More than 83 percent of the 11,000 people who received mental health care last year have annual household incomes below $25,000. Most are either uninsured or underinsured.

Perhaps more vexing have been staffing problems. The agency's outpatient treatment centers in Reston, Alexandria and Annandale have a total of 11 vacancies for psychotherapists, case managers and nurses. Even before the vacancies emerged last year, therapists were oversubscribed, DeFee said, each carrying an average of 50 cases. That workload has expanded.

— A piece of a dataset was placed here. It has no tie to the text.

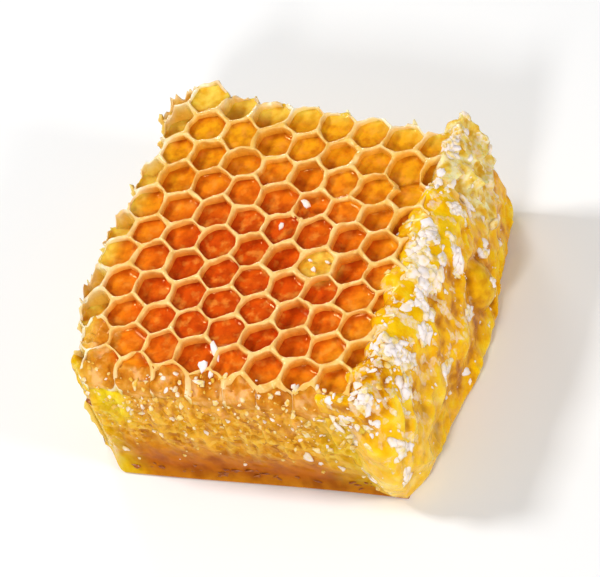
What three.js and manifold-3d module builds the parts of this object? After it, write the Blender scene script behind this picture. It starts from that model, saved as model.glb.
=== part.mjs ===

Although some agency staff members are among the county's highest paid employees (one psychiatrist made $286,886 with overtime in 2003, according to a Washington Post study of area government salaries), DeFee said recruitment and retention are increasingly difficult. Competition from the private sector and other government agencies, as well as the expense of living in Fairfax, are the main obstacles.

Other jurisdictions face similar problems, but to a lesser degree. Loudoun County, which serves about 2,000 mental health patients a year, had 45 adults seeking outpatient care as of March 7. The average wait is 33 days, although some patients have encountered delays of up to three months. Tom Maynard, Loudoun's director of Mental Health, Mental Retardation and Substance Abuse Services, said that the waits have been "a chronic difficulty" but that his agency tries to get everyone evaluated and into treatment within a month.

"It's been a mighty struggle," he said.

Montgomery County, which contracts nearly all of its mental health services to a network of nonprofit organizations, had no immediately available information on waits. However, a November 2004 county report said 140 people were on waiting lists.